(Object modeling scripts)
_ _ _ _ _
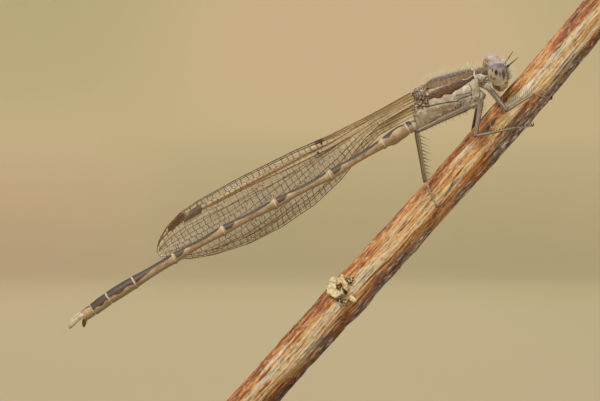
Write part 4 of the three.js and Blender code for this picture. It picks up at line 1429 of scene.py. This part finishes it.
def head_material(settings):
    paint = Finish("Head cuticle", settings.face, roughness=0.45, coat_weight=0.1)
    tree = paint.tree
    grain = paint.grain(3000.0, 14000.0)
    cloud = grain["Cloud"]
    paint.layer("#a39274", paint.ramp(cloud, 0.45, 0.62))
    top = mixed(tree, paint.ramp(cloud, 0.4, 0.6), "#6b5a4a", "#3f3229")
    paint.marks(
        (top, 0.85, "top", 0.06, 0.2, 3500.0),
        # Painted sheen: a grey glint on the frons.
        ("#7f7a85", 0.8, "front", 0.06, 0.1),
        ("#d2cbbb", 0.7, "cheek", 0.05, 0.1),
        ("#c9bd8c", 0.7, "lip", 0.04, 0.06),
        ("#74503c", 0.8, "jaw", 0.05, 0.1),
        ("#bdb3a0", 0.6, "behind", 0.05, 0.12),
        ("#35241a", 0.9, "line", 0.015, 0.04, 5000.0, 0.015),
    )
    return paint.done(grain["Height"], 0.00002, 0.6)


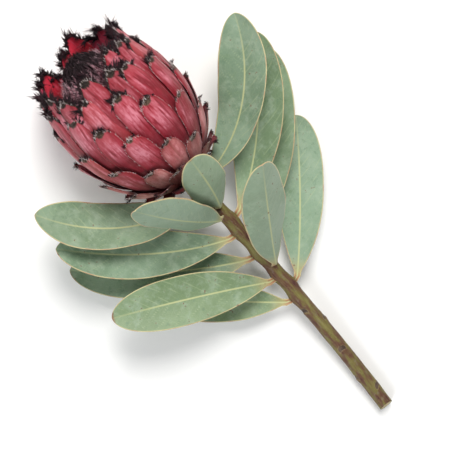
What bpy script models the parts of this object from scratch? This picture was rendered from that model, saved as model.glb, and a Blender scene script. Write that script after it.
_ _ _ _ _
The records above are to be repeated exactly, in their entirety.

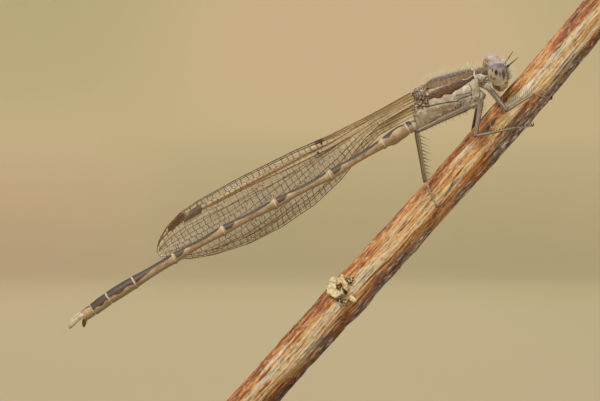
Write part 4 of the three.js and Blender code for this picture. It picks up at line 1429 of scene.py. This part finishes it.
def head_material(settings):
    paint = Finish("Head cuticle", settings.face, roughness=0.45, coat_weight=0.1)
    tree = paint.tree
    grain = paint.grain(3000.0, 14000.0)
    cloud = grain["Cloud"]
    paint.layer("#a39274", paint.ramp(cloud, 0.45, 0.62))
    top = mixed(tree, paint.ramp(cloud, 0.4, 0.6), "#6b5a4a", "#3f3229")
    paint.marks(
        (top, 0.85, "top", 0.06, 0.2, 3500.0),
        # Painted sheen: a grey glint on the frons.
        ("#7f7a85", 0.8, "front", 0.06, 0.1),
        ("#d2cbbb", 0.7, "cheek", 0.05, 0.1),
        ("#c9bd8c", 0.7, "lip", 0.04, 0.06),
        ("#74503c", 0.8, "jaw", 0.05, 0.1),
        ("#bdb3a0", 0.6, "behind", 0.05, 0.12),
        ("#35241a", 0.9, "line", 0.015, 0.04, 5000.0, 0.015),
    )
    return paint.done(grain["Height"], 0.00002, 0.6)


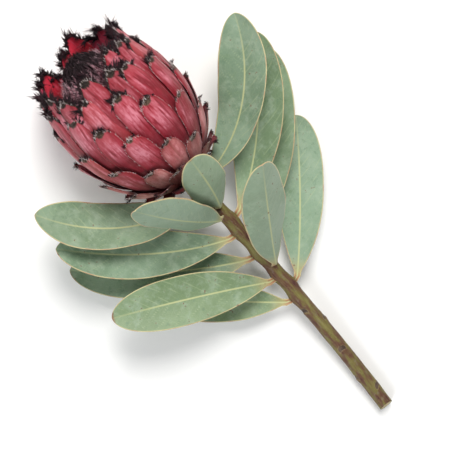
What bpy script models the parts of this object from scratch? This picture was rendered from that model, saved as model.glb, and a Blender scene script. Write that script after it.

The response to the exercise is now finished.